Here, Gibson merely asserts that his conduct at issue is “the possession of a firearm.” (Dkt. 25 at 4.) This is not enough to implicate the Second Amendment as Gibson never identifies the lawful purpose or purposes for his firearm ownership. Moreover, Gibson's description of his conduct is far too general. His conduct is not simply an abstract desire to possess a firearm but the alleged actual possession of the firearm identified in the indictment. See Solomon, 559 F.Supp.3d at 686 (as-applied challenge considers “the specific facts of [the] case.”). Gibson must therefore make a threshold showing that he possessed that firearm for a lawful purpose. The Constitution only presumptively protects Gibson's possession of a firearm for which he can make such a showing. See Bruen, 597 U.S. at 17. Lacking any such showing, the motion can go no further.
Indeed, the government makes this same point in its response brief (dkt. 29 at 7), but Gibson inexplicably fails to address it in his reply brief (dkt. 30).
III. Rule 12(b)
Finally, in light of the above, Gibson's motion is improper under Rule 12(b). Although Gibson styles his request as a “motion to dismiss Count I of the indictment,” the motion is not really a challenge to the sufficiency of the indictment but rather an attack on the substantive validity of a potential conviction. See United States v. White, 610 F.3d 956, 958-59 (7th Cir. 2010) (An indictment “that ‘tracks' the words of a statute to state the elements of the crime is generally acceptable, and while there must be enough factual particulars so the defendant is aware of the specific conduct at issue, the presence or absence of any particular fact is not dispositive.”) (citing United States v. Smith, 230 F.3d 300, 305 (7th Cir. 2000)); United States v. Phillips, 645 F.3d 859, 863 (7th Cir. 2011) (“Unlike a facial challenge, an as-applied challenge does not dispute the court's power to hear cases under the statute; rather, it questions the court's limited ability to enter a conviction in the case before it.”). Such a motion may be brought under Rule 12(b) only if the court can resolve the motion “without a trial on the merits.” Fed. R. Crim. P. 12(b)(1). Gibson seems to suggest that his as-applied challenge is proper under this Rule because it only raises questions of law. (See dkt. 25 at 1 n.1 (citing United States v. Stelmachowski, No. 15 CR 339-1, 2018 WL 828078, at *6 (N.D. Ill. Feb. 12, 2018).) Not so.
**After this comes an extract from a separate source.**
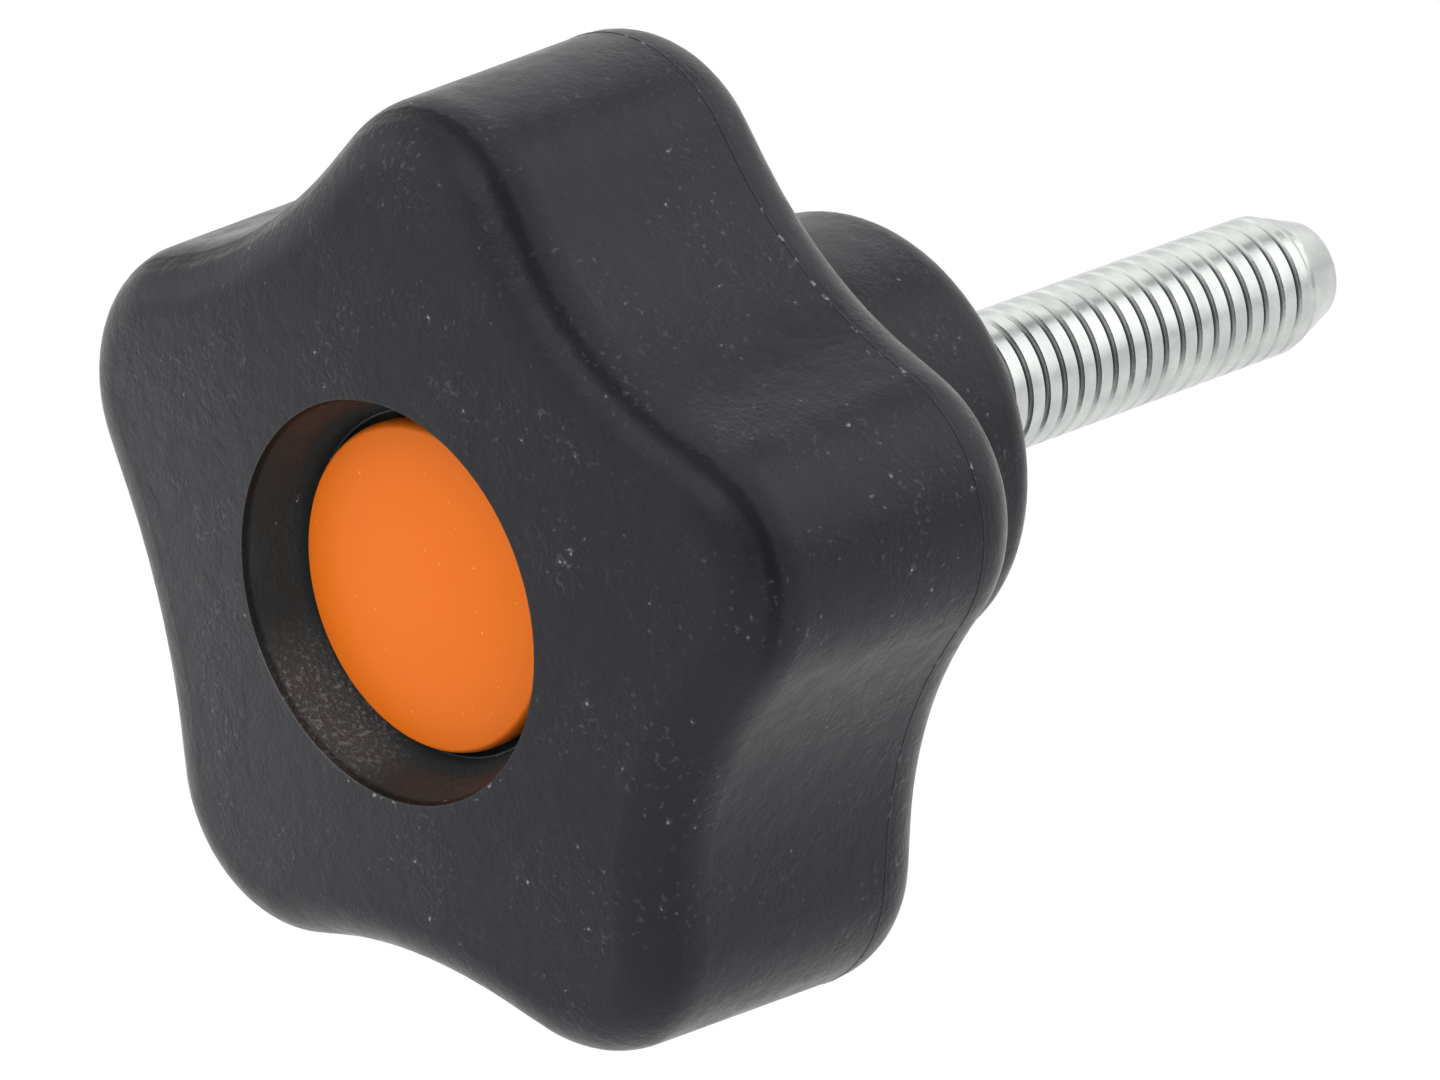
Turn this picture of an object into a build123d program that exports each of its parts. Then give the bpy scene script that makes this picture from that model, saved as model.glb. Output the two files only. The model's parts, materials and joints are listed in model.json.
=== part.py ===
from build123d import *
from math import asin, cos, degrees, radians, sin
import os

# Star knob: a five-lobed moulded head with a threaded steel stud and a coloured end cap.
#
# The axis of the knob lies along Y, with its crowned face towards -Y, its stud towards +Y and one
# lobe pointing up (+Z). The origin is the middle of the boss's end face, the face that seats on
# the clamped work. Heights are measured from that face towards the crowned face, along the normal
# of Plane.XZ, so a height h lies at y = -h.

# ---------------------------------------------------------------- driving dimensions (mm, degrees)

# Lobed head
lobe_count = 5
knob_d = 40.0  # over the lobe tips, at the parting line where the head is widest
tip_r = 6.2  # outer curve of a lobe
valley_r = 18.1  # hollow between two lobes
flank_angle = 38.5  # straight side of a lobe to the lobe's centre line
head_h = 16.3  # back of the lobes to the top of the crown
crown_rise = 1.9  # how far the crowned face falls away towards the lobe tips
head_draft = 1.4  # side walls narrow towards the front, to leave the mould
front_round = 2.75  # rounding between the crowned face and the side walls
back_round = 2.5  # rounding between the side walls and the back of the lobes
parting_land = 0.3  # straight band between the parting line and the back rounding

# Boss
boss_d = 18.3
boss_h = 11.35  # back of the lobes to the seating face
boss_round = 1.5

# Cored pockets in the back of the lobes
back_land = 0.8  # flat rim left on the back of the lobes, outside each pocket
boss_land = 0.4  # flat ring left round the foot of the boss
rib_w = 2.4  # ribs between the pockets, one under each valley
front_wall = 4.6  # crown to pocket floor
pocket_corner_r = 1.0

# Recess in the crowned face, and the bore below it for the cap's skirt
recess_gap = 0.35  # edge of the cap to the foot of the recess wall
recess_wall_run = 1.1  # how far the sloping wall leans out from its foot to the crowned face
recess_depth = 2.9
bore_d = 11.0
bore_depth = 5.0  # below the shoulder

# End cap
cap_d = 13.4
cap_edge_t = 0.8  # thickness at the edge
cap_dome_rise = 0.7
cap_edge_chamfer = 0.2
skirt_length = 3.4
skirt_wall = 1.0
skirt_clearance = 0.05  # skirt to bore, on the radius
snap_depth = 2.3  # shoulder to the middle of the snap bead
snap_rise = 0.25  # bead above the skirt
snap_half_w = 0.5

# Threaded stud, M6, with a thicker shank and a head that are moulded into the boss
thread_d = 5.9  # over the crests
stud_length = 25.0  # beyond the seating face
stud_end_d = 4.25  # flat end
stud_end_length = 2.4  # chamfer, measured along the stud
stud_shank_d = 8.0  # its shoulder lies flush with the seating face
stud_shank_length = 13.5  # seating face to the head
stud_head_af = 10.0  # hexagonal head, across flats
stud_head_t = 4.0

# ---------------------------------------------------------------- derived sizes

half_pitch = 180 / lobe_count
flank_corner_r = knob_d / 2 - tip_r + tip_r / sin(radians(flank_angle))
valley_corner_r = flank_corner_r * sin(radians(flank_angle)) / sin(radians(half_pitch + flank_angle))

knob_h = boss_h + head_h
parting_h = boss_h + back_round + parting_land
crown_radius = ((knob_d / 2) ** 2 + crown_rise**2) / (2 * crown_rise)
pocket_depth = head_h - front_wall

recess_seat_d = cap_d + 2 * recess_gap
recess_d = recess_seat_d + 2 * recess_wall_run
recess_rim_h = knob_h - crown_radius + (crown_radius**2 - (recess_d / 2) ** 2) ** 0.5
seat_h = recess_rim_h - recess_depth
skirt_r = bore_d / 2 - skirt_clearance
cap_crest_h = seat_h + cap_edge_t + cap_dome_rise
cap_dome_r = ((cap_d / 2) ** 2 + cap_dome_rise**2) / (2 * cap_dome_rise)
cap_dome_angle = degrees(asin(cap_d / 2 / cap_dome_r))


def polar_point(radius, direction):
    """Give the point at a radius and a direction in degrees, for a sketch on the knob's axis."""
    return (radius * cos(radians(direction)), radius * sin(radians(direction)))


def distance_from_axis(corner):
    """Measure how far a corner of a sketch lies from the knob's axis."""
    return corner.center().length


def make_lobed_outline():
    """Draw the head's outline: lobe tips and valleys joined by straight flanks, tangent all round."""
    corners = []
    for lobe in range(lobe_count):
        direction = 90 + 2 * half_pitch * lobe
        corners.append(polar_point(flank_corner_r, direction))
        corners.append(polar_point(valley_corner_r, direction + half_pitch))
    with BuildSketch() as outline:
        with BuildLine():
            Polyline(*corners, close=True)
        make_face()
        fillet(outline.vertices().group_by(distance_from_axis)[-1], tip_r)
        fillet(outline.vertices().group_by(distance_from_axis)[0], valley_r)
    return outline.sketch


def snap_profile(radius, gap):
    """Give the three points of the snap bead's section, or of its groove with a gap round the bead."""
    middle = -(seat_h - snap_depth)
    return (
        (radius, middle - snap_half_w - gap),
        (skirt_r + snap_rise + gap, middle),
        (radius, middle + snap_half_w + gap),
    )


lobed_outline = make_lobed_outline()

# ---------------------------------------------------------------- threaded stud

with BuildPart() as threaded_stud:
    with BuildSketch(Plane.XZ.offset(stud_shank_length)):
        RegularPolygon(radius=stud_head_af / 2, side_count=6, major_radius=False)
    extrude(amount=stud_head_t)
    with BuildSketch(Plane.XZ):
        Circle(stud_shank_d / 2)
    extrude(amount=stud_shank_length)
    with BuildSketch(Plane.XZ):
        Circle(thread_d / 2)
    extrude(amount=-stud_length)
    stud_end = threaded_stud.edges().filter_by(GeomType.CIRCLE).sort_by(Axis.Y)[-1]
    chamfer(stud_end, length=stud_end_length, length2=(thread_d - stud_end_d) / 2,
            reference=threaded_stud.faces().filter_by(GeomType.CYLINDER).sort_by(Axis.Y)[-1])

# ---------------------------------------------------------------- moulded body

with BuildPart() as knob_body:
    # Lobed head, widest at the parting line, under a shallow spherical crown.
    with BuildSketch(Plane.XZ.offset(parting_h)):
        add(lobed_outline)
    extrude(amount=knob_h - parting_h, taper=head_draft)
    with BuildSketch(Plane.XZ.offset(parting_h)):
        add(lobed_outline)
    extrude(amount=boss_h - parting_h)
    with Locations((0, crown_radius - knob_h, 0)):
        Sphere(crown_radius, mode=Mode.INTERSECT)
    fillet(knob_body.faces().filter_by(GeomType.SPHERE).edges(), front_round)
    fillet(knob_body.faces().sort_by(Axis.Y)[-1].edges(), back_round)

    # Pockets that core each lobe from the back, with a rib under each valley.
    with BuildSketch(Plane.XZ.offset(boss_h)):
        add(lobed_outline)
        offset(amount=-(back_round + back_land))
        Circle(boss_d / 2 + boss_land, mode=Mode.SUBTRACT)
        with PolarLocations(knob_d / 4, lobe_count, start_angle=90 + half_pitch):
            Rectangle(knob_d / 2, rib_w, mode=Mode.SUBTRACT)
        offset(amount=-pocket_corner_r)
        offset(amount=pocket_corner_r)
    extrude(amount=pocket_depth, mode=Mode.SUBTRACT)

    # Boss, rounded at its end.
    with BuildSketch(Plane.XZ):
        Circle(boss_d / 2)
    extrude(amount=boss_h)
    fillet(knob_body.faces().sort_by(Axis.Y)[-1].edges(), boss_round)

    # Recess with sloping walls, the shoulder for the cap, and the bore with its snap groove.
    with BuildSketch(Plane.XY):
        with BuildLine():
            Polyline(
                (0, -(knob_h + 1)),
                (recess_d / 2, -(knob_h + 1)),
                (recess_d / 2, -recess_rim_h),
                (recess_seat_d / 2, -seat_h),
                (bore_d / 2, -seat_h),
                *snap_profile(bore_d / 2, skirt_clearance),
                (bore_d / 2, bore_depth - seat_h),
                (0, bore_depth - seat_h),
                close=True,
            )
        make_face()
    revolve(axis=Axis.Y, mode=Mode.SUBTRACT)

    # The plastic is moulded round the stud's shank and head.
    add(threaded_stud.part, mode=Mode.SUBTRACT)

# ---------------------------------------------------------------- end cap

with BuildPart() as end_cap:
    with BuildSketch(Plane.XY) as cap_section:
        with BuildLine():
            dome = CenterArc((0, cap_dome_r - cap_crest_h), cap_dome_r, -90, cap_dome_angle)
            Polyline(
                dome @ 1,
                (cap_d / 2, -seat_h),
                (skirt_r, -seat_h),
                *snap_profile(skirt_r, 0),
                (skirt_r, skirt_length - seat_h),
                (skirt_r - skirt_wall, skirt_length - seat_h),
                (skirt_r - skirt_wall, -seat_h),
                (0, -seat_h),
                dome @ 0,
            )
        make_face()
        chamfer(cap_section.vertices().group_by(Axis.X)[-1].sort_by(Axis.Y)[0], cap_edge_chamfer)
    revolve(axis=Axis.Y)

# ---------------------------------------------------------------- one STEP file for each piece

os.makedirs("parts", exist_ok=True)
knob_body.part.label = "knob_body"
end_cap.part.label = "end_cap"
threaded_stud.part.label = "threaded_stud"
for piece in (knob_body, end_cap, threaded_stud):
    export_step(piece.part, f"parts/{piece.part.label}.step")
    print(piece.part.label, round(piece.part.volume, 1), "mm3")
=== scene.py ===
# %% [markdown]
# # A star knob with a threaded stud
#
# A star knob is a hand-clamping part: a black moulded plastic head with five lobes, an orange
# cap pressed into a recess in its face, and a zinc-plated steel stud moulded into its boss.
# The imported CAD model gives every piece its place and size, so this notebook only dresses it.
# The knob's axis lies along Y, the crowned face looks towards -Y and the stud points to +Y.

# %% Load the fixed frame
import json
from collections import namedtuple
from math import asin, cos, pi, radians, sin

import bmesh
import bpy
from mathutils import Matrix, Vector


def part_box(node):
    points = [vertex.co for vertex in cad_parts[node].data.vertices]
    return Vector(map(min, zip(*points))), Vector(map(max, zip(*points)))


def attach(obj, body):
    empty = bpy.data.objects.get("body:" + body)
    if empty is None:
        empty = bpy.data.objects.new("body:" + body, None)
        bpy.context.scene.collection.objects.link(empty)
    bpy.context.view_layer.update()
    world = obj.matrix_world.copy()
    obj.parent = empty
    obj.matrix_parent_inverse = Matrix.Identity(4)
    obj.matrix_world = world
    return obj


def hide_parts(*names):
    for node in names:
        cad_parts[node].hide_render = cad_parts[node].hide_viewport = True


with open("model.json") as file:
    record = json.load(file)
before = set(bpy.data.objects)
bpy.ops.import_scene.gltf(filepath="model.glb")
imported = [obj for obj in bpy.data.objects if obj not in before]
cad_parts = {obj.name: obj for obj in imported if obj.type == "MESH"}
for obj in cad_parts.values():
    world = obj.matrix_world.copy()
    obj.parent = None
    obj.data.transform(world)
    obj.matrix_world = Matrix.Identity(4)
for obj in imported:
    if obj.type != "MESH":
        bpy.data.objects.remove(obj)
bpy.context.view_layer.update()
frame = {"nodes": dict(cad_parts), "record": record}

MM = 0.001

# %% [markdown]
# ## Measures from the frame
#
# The frame gives the box of each CAD node. The stud's node tells where the thread ends, and the
# record's mount tells its radius over the crests and where its end chamfer starts. They could be
# typed in again, but reading them keeps every new piece on the CAD model if a size changes there.

# %% Read the sizes that the new pieces share
stud_mount = next(mount for mount in frame["record"]["mounts"] if mount["name"] == "stud")

CREST_R = stud_mount["dims"]["r_mm"] * MM
CHAMFER_Y = stud_mount["dims"]["length_mm"] * MM
body_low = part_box("knob_body")[0]
cap_low, cap_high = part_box("end_cap")
stud_low, stud_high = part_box("threaded_stud")
STUD_END_Y = stud_high.y
print(f"Stud: crest radius {CREST_R / MM:.2f} mm, chamfer from {CHAMFER_Y / MM:.1f} mm, "
      f"end at {STUD_END_Y / MM:.1f} mm")

# %% [markdown]
# ## The camera
#
# The knob is seen from its front right and a little above, through a long lens. The view is
# given by its direction and its distance from a point on the knob's axis, which is how a
# photographer would set it: walk round by the azimuth, climb by the elevation, tilt by the
# roll. A plain location and rotation would say the same, but could not be read.

# %% Set the camera
VIEW_AZIMUTH = radians(44.53)
VIEW_ELEVATION = radians(21.79)
VIEW_ROLL = radians(0.47)
VIEW_DISTANCE = 519.2 * MM
VIEW_CENTRE = Vector((0, -19.35 * MM, 0))
VIEW_ASIDE = 7.304 * MM
VIEW_UP = 0.386 * MM
LENS = 331.95
SENSOR = 36.0

to_camera = Vector((
    sin(VIEW_AZIMUTH) * cos(VIEW_ELEVATION),
    -cos(VIEW_AZIMUTH) * cos(VIEW_ELEVATION),
    sin(VIEW_ELEVATION),
))
level_right = Vector((cos(VIEW_AZIMUTH), sin(VIEW_AZIMUTH), 0))
level_up = to_camera.cross(level_right)
right = cos(VIEW_ROLL) * level_right + sin(VIEW_ROLL) * level_up
up = cos(VIEW_ROLL) * level_up - sin(VIEW_ROLL) * level_right

camera = bpy.data.objects.new("camera", bpy.data.cameras.new("camera"))
bpy.context.scene.collection.objects.link(camera)
camera.data.lens = LENS
camera.data.sensor_width = SENSOR
camera.matrix_world = Matrix((right, up, to_camera)).transposed().to_4x4()
camera.location = VIEW_CENTRE + VIEW_ASIDE * right + VIEW_UP * up + VIEW_DISTANCE * to_camera
bpy.context.scene.camera = camera
bpy.context.scene.view_settings.view_transform = "Standard"
print("Camera at", [round(c, 4) for c in camera.location])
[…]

Although the factual bases necessary to evaluate Gibson's as-applied constitutional challenge and to sustain a conviction under Section 922(g)(1) are not identical, they are deeply connected. Possession of the firearm identified in the indictment is an element the government must prove to obtain a conviction, see 18 U.S.C. § 922(g)(1); the reason why Gibson possessed that same firearms is an initial showing Gibson must make to succeed on his constitutional challenge. He cannot do the latter without conceding the former. Similarly, the government also must prove the fact of Gibson's past convictions as an element of its case, see id., while Gibson argues something about those same convictions makes him a non-violent offender to which Section 922(g)(1) cannot constitutionally apply. Again, Gibson must concede the former to argue the latter. In other words, succeeding on the as-applied challenge would require conceding key elements necessary to establishing Gibson's guilt. As a consequence, the court cannot resolve Gibson's motion “without a trial on the merits.” Fed. R. Crim. P. 12(b)(1). If Gibson is willing to make these concessions or otherwise chooses not to contest his factual guilt, the appropriate next step is to plead guilty while reserving the right to make an as-applied challenge.
CONCLUSION AND ORDER
For the foregoing reasons, to the extent Gibson's motion relies on his facial challenge to Section 922(g)(1), the motion is denied with prejudice, and to the extent the motion relies on his as-applied challenge, the motion is denied without prejudice. The court recognizes that the law on this issue is very much in flux, that new Seventh Circuit or Supreme Court precedent could change the analysis, and that many courts to consider Bruen challenges to Section 922(g)(1) have reached the merits of those motions without consideration or discussion of the issues raised in this opinion. In light of the above, Gibson is permitted to bring a successive motion if he chooses, provided that he addresses the deficiencies identified in this order or makes reasoned arguments as to why the court should change its conclusions. Finally, as Gibson is considering his path forward, he should pay special attention to the kinds of factual showings that could establish lawful purpose. Because lawful purpose is a question of fact, the government must have an opportunity to dispute and/or rebut any evidence presented by Gibson. This means that Gibson must consider the Fifth Amendment consequences and potential exposure to crossexamination that he may incur if he relies on his own statements to make the necessary threshold showing of lawful purpose.
For example, the statement “I owned this gun for the purpose of self-defense” would satisfy Bruen, but it would also open the door to cross-examination regarding the statement.